Pela vossa parte, admito que haja também algum tédio neste tempo de fim de férias e pouco entusiasmo no que pod(er)ia ser a facilitação da vida dos pais nos dias em que ainda não há estudo: arrumar os quartos, dar um jeitinho na limpeza da casa, preparar as refeições, levantar a mesa, lavar a loiça, etc. Assim lhe aliviáveis as tarefas, para além de lhes manifestardes carinho, consideração e respeito. E o tempo até custava menos a passar. E tínheis depois muito mais sabor no encontro com os amigos, a quem poderíeis contar com orgulho a vossa participação nas tarefas domésticas. Vantagem não menor e que sentireis num tempo eventualmente mais próximo é quando viverdes fora da casa dos pais (na universidade, no trabalho, na constituição da vossa família mais restrita…) e sentirdes que não vos assusta organizar a vossa casa ou o vosso espaço, tratar da vossa comida, da vossa roupa, etc.; ou seja, na autonomia que precisais adquirir, sabendo fazer as coisas ou, caso a vossa situação financeira o permita, sabendo como as coisas se devem mandar fazer ou verificar ser foram devidamente feitas. Perdoai, se puderdes, este discurso comezinho, mas sabei que ele é útil e necessário e bom. Claro que a ocupação dos vossos tempos pode e deve ainda contemplar o lazer, coisa que pode sair muito barata, se optardes pela música ou pela leitura, por exemplo, para além do desporto, como é evidente. Muito compensador e formativo, mas com pouca prática entre os portugueses, é os jovens praticarem trabalho voluntário, ajudando quem precise. E há tantas pessoas que precisam…

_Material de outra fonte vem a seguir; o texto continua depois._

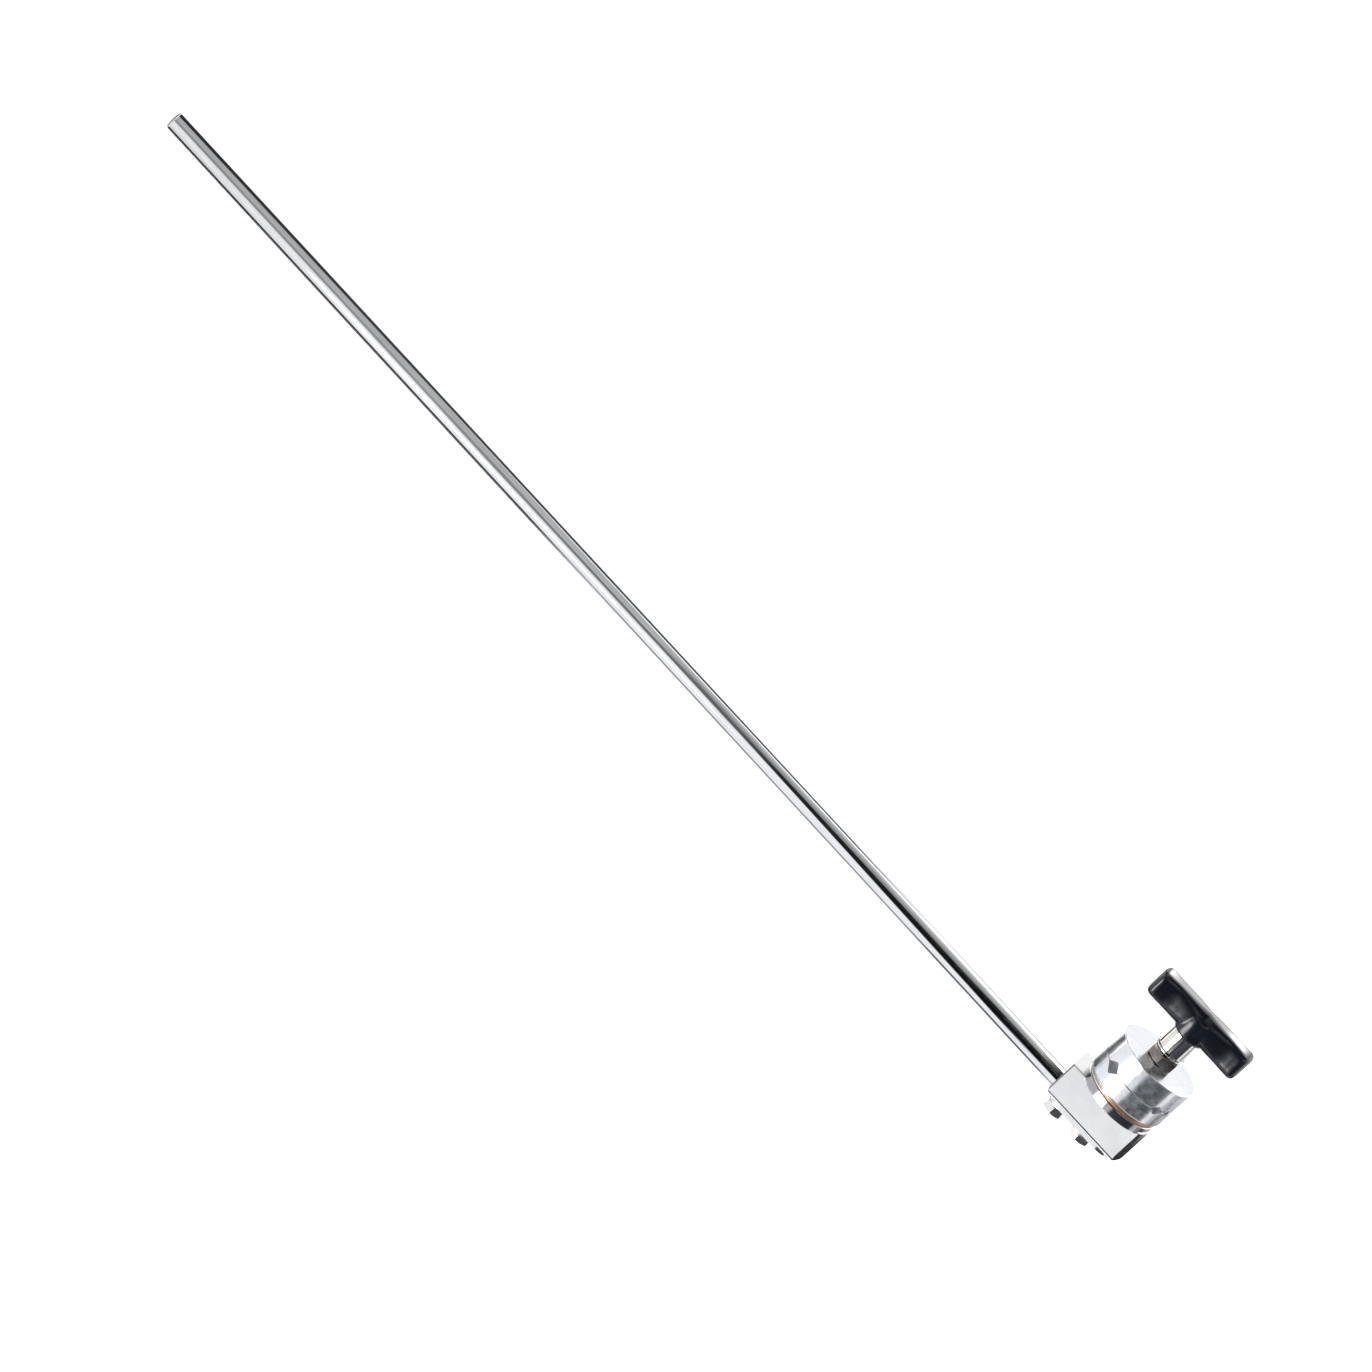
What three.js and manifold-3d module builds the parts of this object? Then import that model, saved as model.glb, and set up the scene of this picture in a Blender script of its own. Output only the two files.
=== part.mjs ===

Nós, os professores, estamos às voltas com a preparação do novo ano lectivo e vivemos, como vós, na expectativa e com alguma ansiedade. Uns quantos de nós foram parar longe de casa, em ambiente e com pessoas que não conhecem e sofrem muito com isso. Desde logo porque alguns têm filhos… Mas não vos maço com as preocupações dos que vão tentar ensinar-vos algumas coisas nos próximos meses. São os ossos do ofício. A vós cabe-vos encetar mais um ano escolar com toda a energia que puderdes e tentando cumprir a vossa parte. Não é necessariamente fácil a vossa tarefa, mas também não tem que ser, nem deve ser, um martírio. Pensai que há muito para aprender e que ficareis pessoas cada vez melhores e mais capazes quanto mais aprenderdes. A ignorância é uma prisão pobre, feia e triste. Saber é capacidade, é liberdade, é beleza, é a possibilidade (mais provável) de construir uma vida bonita e compensadora, por cada um e por todos.
Aceitai o desafio, com os vossos professores.
Felicidades. Até um dia destes.

José Batista d’Ascenção

(1) Além de antiquada, esta mensagem pode ser entendida por alguns como discurso moralista. Este risco de incompreensão reforçou em mim a vontade de escrever um texto assim, devido ao facto de não aceitar que se confundam os conceitos de “educação” e de “mistificação”, com prejuízo dos jovens do meu país, especialmente os mais pobres.